We interpret statutes and determine legislative intent in order to make the language of a statute consistent, harmonious and sensible. When construing a statute, all provisions of the statute must be construed together with a view of reconciling and bringing the several provisions into workable harmony if possible. See State v. Bolin, 266 Kan. 18, 24, 968 P.2d 1104 (1998). We construe the various provisions of K.S.A. 2000 Supp. 21-4603d(a) to hold that when a defendant's assignment to a community corrections program is revoked because of the commission of a new felony and the defendant is ordered to serve the incarceration portion of his or her sentence, the sentencing court is not required to consider placement in Labette
Last, Adams argues there was insufficient evidence to support his conviction. When the sufficiency of the evidence is challenged in a criminal case, the standard of review is whether, after review of all the evidence, viewed in the light most favorable to the prosecution, the appellate court is convinced a rational factfinder could have found the defendant guilty beyond a reasonable doubt. See State v. Mason, 268 Kan. 37, 39, 986 P.2d 387 (1999).
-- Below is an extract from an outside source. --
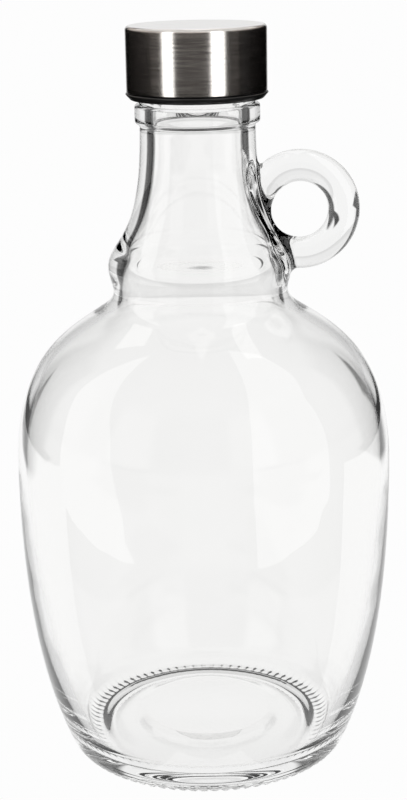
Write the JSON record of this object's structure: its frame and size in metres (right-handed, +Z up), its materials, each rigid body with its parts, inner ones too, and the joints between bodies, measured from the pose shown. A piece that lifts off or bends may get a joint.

The evidence presented to the jury clearly supported Adams' conviction. Adams signed out from community corrections for a job search on October 6, 1999, at about 12:50 p.m., and he was scheduled to return at 5 p.m. the same day. Adams called at approximately 5 p.m. to request an hour extension because he had missed the bus. Adams did not return to the community corrections facility. Adams was arrested on October 13, 1999, for aggravated escape from custody. Adams stipulated that he was being held in community corrections on a felony conviction.
Aggravated escape from custody in this case required the State to prove the defendant escaped while being held in lawful custody upon a charge or conviction of a felony. K.S.A. 2000 Supp. 21-3810(a)(1). Adams argues that since he had permission to leave and since legitimate reasons existed for "not arriving at the intended destination . . . it was incumbent upon the state to prove more than the bare fact that Mr. Adams left and failed to return in order to prove he had criminal intent to escape." We disagree. Viewing the evidence in the light most favorable to the prosecution, we find the State presented sufficient evidence for a rational factfinder to find Adams guilty of aggravated escape from custody. See State v. Garrett, 235 Kan. 768, 684 P.2d 413 (1984).